Sharapova showed up for the first tournament of the year in Shenzhen wearing taping around her serving shoulder and eventually retired from her quarterfinal vs. Aryna Sabalenka, trailing 6-1, 4-2. Sharapova, who played just 11 tournaments in 2018 and nothing after the US Open, has been tape-free in Melbourne and back to looking like her ruthless self.

The 31-year-old Sharapova has won six of 10 meetings with Wozniacki, but the world No. 3 has won their two prior major meetings scoring a straight-sets win in the 2010 US Open fourth round and repelling the Russian, 6-4, 2-6, 6-2, at the same stage in the 2014 Flushing Meadows.

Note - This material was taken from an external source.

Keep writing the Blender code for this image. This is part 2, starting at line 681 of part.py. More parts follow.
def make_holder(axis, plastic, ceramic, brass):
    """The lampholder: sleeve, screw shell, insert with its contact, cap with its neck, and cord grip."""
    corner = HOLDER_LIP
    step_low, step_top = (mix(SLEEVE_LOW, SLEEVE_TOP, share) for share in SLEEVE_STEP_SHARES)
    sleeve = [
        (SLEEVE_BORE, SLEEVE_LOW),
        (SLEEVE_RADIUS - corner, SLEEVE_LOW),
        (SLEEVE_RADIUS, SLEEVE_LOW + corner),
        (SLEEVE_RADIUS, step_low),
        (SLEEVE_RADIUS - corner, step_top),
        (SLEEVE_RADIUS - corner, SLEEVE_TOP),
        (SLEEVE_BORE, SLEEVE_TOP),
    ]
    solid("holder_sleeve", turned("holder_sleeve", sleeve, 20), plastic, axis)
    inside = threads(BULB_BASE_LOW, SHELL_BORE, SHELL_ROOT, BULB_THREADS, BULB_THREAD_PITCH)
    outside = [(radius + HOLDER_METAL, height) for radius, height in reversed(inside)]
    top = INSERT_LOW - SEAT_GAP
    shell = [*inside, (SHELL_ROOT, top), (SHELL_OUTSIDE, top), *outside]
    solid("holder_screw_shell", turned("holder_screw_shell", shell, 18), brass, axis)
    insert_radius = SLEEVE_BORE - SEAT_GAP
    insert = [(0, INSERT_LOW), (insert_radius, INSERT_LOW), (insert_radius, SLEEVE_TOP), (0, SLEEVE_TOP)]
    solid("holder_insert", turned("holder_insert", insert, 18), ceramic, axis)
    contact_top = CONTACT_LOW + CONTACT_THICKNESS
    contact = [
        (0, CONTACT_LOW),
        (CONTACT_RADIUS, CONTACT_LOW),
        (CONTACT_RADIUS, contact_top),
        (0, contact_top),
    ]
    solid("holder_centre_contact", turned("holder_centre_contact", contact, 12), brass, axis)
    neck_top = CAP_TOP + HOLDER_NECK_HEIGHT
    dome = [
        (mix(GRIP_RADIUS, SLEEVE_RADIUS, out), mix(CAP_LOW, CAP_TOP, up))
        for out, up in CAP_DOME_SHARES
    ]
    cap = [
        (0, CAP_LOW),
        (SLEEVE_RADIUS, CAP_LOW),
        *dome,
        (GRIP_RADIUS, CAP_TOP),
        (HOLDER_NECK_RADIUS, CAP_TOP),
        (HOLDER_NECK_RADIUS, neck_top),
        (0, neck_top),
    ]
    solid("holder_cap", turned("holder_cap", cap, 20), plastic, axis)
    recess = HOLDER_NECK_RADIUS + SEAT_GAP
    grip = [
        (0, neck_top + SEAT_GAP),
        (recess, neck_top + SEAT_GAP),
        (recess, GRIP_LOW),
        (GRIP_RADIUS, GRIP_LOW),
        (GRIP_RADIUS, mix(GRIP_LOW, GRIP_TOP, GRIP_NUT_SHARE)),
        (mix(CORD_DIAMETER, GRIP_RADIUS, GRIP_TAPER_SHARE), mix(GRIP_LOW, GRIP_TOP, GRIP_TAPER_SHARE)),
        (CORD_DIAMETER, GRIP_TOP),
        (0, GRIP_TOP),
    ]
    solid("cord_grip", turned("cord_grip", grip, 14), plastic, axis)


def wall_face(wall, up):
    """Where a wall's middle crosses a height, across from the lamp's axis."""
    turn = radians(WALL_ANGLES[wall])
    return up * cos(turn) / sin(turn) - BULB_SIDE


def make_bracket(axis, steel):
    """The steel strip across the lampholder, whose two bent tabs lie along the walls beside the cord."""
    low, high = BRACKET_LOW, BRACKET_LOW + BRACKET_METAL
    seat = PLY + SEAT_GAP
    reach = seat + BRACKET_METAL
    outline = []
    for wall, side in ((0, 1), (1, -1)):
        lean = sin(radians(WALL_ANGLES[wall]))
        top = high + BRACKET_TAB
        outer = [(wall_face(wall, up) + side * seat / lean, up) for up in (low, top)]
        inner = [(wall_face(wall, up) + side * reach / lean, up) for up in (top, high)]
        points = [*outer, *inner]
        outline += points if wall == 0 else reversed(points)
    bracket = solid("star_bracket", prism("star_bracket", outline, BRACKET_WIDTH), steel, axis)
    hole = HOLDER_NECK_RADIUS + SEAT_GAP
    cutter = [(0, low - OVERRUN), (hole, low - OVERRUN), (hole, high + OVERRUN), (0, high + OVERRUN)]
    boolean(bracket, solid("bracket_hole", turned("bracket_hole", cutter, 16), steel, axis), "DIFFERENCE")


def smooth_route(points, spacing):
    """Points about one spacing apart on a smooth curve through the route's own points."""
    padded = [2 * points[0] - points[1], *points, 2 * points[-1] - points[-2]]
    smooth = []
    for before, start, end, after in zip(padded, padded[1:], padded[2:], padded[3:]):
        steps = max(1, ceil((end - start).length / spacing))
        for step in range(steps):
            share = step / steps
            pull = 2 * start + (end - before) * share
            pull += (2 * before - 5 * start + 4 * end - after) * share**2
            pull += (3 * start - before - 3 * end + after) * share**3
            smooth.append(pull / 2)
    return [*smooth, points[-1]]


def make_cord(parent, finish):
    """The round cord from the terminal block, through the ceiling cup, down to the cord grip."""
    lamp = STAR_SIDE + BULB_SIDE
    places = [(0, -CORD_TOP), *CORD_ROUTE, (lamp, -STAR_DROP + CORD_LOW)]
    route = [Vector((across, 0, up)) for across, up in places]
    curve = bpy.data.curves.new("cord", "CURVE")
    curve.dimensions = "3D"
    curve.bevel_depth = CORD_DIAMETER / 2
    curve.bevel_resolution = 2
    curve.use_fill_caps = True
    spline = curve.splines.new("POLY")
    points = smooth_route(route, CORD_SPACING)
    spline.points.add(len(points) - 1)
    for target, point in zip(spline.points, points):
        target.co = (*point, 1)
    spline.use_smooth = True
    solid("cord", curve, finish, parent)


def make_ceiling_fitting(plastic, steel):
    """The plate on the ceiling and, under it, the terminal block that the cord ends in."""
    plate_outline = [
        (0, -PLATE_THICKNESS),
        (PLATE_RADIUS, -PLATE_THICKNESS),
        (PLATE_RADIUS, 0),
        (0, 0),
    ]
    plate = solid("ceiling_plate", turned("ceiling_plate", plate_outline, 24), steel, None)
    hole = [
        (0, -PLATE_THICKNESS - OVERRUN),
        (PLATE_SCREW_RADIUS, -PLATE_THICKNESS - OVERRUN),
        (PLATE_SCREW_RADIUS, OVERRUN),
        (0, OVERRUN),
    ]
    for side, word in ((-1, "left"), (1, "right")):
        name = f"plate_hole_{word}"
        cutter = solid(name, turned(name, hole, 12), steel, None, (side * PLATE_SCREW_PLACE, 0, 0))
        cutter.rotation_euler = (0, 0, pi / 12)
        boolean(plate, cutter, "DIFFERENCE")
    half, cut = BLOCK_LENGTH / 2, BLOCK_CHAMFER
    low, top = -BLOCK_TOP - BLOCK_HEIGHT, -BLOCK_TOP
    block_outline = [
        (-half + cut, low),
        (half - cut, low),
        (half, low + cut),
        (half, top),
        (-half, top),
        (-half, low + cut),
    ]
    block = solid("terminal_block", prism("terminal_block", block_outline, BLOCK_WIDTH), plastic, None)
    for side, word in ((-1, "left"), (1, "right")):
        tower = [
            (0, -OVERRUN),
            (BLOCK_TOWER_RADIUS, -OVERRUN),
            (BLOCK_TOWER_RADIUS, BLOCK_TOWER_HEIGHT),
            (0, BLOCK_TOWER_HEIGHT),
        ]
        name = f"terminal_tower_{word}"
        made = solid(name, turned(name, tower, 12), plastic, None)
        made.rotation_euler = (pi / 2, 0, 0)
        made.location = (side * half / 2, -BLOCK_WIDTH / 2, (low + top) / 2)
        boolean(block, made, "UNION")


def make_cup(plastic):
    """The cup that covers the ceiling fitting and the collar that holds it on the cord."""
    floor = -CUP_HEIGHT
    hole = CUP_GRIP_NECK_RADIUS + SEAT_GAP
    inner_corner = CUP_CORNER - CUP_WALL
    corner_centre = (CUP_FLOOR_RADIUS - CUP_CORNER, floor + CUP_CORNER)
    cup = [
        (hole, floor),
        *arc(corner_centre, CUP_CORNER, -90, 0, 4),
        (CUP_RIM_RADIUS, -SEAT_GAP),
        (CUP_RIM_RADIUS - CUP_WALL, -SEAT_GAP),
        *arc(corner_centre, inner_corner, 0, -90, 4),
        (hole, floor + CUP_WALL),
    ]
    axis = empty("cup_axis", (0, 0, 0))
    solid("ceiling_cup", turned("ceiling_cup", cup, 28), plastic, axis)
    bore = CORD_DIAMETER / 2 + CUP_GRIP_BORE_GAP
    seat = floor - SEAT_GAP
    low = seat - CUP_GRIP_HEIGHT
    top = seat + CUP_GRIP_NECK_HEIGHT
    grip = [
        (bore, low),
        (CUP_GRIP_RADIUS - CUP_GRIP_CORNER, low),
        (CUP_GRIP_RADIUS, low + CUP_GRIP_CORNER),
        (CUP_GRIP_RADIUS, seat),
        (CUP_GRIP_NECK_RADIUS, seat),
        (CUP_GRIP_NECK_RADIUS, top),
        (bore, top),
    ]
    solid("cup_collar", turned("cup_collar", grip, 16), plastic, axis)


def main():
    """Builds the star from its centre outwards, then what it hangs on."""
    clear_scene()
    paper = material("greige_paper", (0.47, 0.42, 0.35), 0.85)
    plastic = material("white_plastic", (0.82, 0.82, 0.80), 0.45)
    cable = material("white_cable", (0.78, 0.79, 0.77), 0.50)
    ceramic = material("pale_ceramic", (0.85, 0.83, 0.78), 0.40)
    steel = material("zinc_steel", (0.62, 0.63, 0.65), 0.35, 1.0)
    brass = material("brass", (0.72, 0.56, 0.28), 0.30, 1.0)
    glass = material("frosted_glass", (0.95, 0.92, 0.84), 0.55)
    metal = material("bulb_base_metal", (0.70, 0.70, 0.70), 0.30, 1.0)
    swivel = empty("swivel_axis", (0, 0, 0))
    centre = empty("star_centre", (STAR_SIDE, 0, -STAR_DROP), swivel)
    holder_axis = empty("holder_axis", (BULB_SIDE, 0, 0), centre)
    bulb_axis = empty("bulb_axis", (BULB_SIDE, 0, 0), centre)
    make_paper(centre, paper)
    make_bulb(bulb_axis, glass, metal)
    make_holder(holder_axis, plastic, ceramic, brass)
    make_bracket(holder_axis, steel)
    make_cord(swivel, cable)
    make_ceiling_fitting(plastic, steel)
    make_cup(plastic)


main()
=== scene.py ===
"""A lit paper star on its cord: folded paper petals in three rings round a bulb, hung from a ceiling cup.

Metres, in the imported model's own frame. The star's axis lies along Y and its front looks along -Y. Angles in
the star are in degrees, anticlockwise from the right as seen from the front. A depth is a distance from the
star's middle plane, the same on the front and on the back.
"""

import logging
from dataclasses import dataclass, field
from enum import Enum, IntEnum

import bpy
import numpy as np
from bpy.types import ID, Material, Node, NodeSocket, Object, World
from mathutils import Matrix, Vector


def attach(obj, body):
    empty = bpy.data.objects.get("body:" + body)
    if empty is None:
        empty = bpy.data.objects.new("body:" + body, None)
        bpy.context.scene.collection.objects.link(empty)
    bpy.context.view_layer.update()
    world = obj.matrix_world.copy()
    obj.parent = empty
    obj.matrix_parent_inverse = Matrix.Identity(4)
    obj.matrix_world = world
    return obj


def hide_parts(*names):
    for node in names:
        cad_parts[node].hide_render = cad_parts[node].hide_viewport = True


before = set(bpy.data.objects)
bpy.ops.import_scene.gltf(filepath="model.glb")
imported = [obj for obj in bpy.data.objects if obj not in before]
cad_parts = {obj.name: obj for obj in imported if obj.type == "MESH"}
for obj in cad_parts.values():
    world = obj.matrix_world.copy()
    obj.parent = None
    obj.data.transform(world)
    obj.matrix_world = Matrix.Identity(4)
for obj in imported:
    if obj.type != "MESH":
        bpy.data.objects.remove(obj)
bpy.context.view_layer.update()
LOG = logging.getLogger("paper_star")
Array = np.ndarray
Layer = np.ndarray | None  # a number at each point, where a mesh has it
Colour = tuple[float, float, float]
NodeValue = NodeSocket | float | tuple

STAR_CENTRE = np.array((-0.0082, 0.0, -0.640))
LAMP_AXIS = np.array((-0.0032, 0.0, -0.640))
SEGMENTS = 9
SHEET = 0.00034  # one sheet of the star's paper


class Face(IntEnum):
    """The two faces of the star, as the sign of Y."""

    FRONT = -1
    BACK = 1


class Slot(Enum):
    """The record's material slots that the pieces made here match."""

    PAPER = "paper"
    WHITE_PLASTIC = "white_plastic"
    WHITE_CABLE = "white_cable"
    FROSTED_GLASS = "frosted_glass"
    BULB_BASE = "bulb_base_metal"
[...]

The 2008 champion continued her rampage through this Melbourne field. Sharapova force-fed a double bagel to British qualifier Harriet Dart in a ruthless 63-minute rout to open the tournament then backed it up dispensing a 6-2, 6-1, beatdown to Melbourne debutant Rebecca Peterson on Wednesday.

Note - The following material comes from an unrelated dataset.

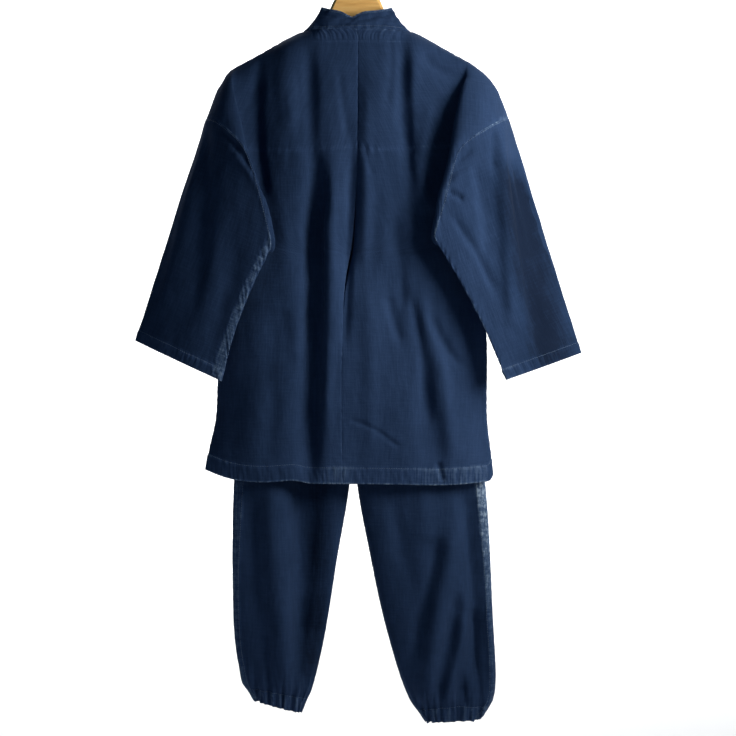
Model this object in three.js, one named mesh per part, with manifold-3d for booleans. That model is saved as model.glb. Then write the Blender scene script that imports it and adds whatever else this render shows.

In what figures to be a Friday night lights showcase, Sharapova said she expects a physical battle with Wozniacki pitting the Russian's power and flat strikes against the Dane's fast feet and defensive acumen.

"It's always a physical match. She gets a lot of balls back," Sharapova said of Wozniacki. "A great retriever of the game. Just incredibly solid. Does a lot of things well.

"You kind of have to be No. 1 in the world, to be a Grand Slam champion. I expect her to do all those things on Friday."



Both Grand Slam champions are fierce fighters and both have felt the friction between their dueling camps in recent years.

Following her 2016 Australian Open quarterfinal loss to Serena Williams, Sharapova tested positive for the banned substance meldonium and served a 15-month doping ban.

When the Stuttgart tournament, which is sponsored by Sharapova's sponsor Porsche, awarded the Russian a wild card in her April 2017 comeback, several players—including Dominika Cibulkova, Agnieszka Radwanska, Angelique Kerber, Andy Murray, Kristina Mladenovic and Wozniacki—objected arguing players returning from doping bans should have to work their way back through the ranks and not be rewarded with wild cards.

Critical comments prompted Sharapova's agent, Max Eisenbud, to fire back branding Radwanska and Wozniacki as "journeyman players" who were trying to keep his client out of events and "have no clue" about the facts of her doping case in comments to journalist Ben Rothenberg.




Wozniacki later revealed she had rejected the IMG agent's attempted apology as "useless" because, she said, he did not attempt to apologize face-to-face. Wozniacki also slammed Eisenbud as "scared" to face her alleging he walks the other way when he sees her at events.

"He is scared to even see me," Wozniacki said in an interview with The Times. “I walk in the player lounge and he will literally walk the other way. I think that is embarrassing for him since he is one of the head people of IMG.”

If you're thinking this is just media hype over a third-round major match, consider both women have been driven to avenge disrespect in the past.

In her memoir, Unstoppable: My Life So Far, Sharapova said she's more motivated by revenge than setting records.

"The idea of legacy and greatness—is that enough? Will that do it? Probably not. That’s just abstract bullshit, for writers and fans," Sharapova wrote in her memoir. "For me, the best motivation has always been small rather than big, personal rather than universal.

"The record book? Posterity? F**k that. Did you hear what that girl said about me at the press conference? That’s what gets me going. Make them eat their words."

The five-time Grand Slam champion said she's unsure if Wozniacki's maiden major has changed her competitive character because she hasn't faced the former No. 1 since the 2015 Madrid.

"I mean, it's tough to say," Sharapova said. "I think we all kind of go along our personal journeys. I haven't played her since. Actually, we haven't played each other in a long time. It's tough to tell.

"She's No. 3 in the world. I mean, I think that speaks for itself in terms of her game, her confidence, everything else."

Though the first Melbourne match between champions should pop with intensity and draw the tennis world's attention, bookmakers are not banking on either former No. 1 sticking around to capture the title. 

Neither the reigning nor former champion are among the Top 10 favorites to win the Australian Open, according to Oddschecker.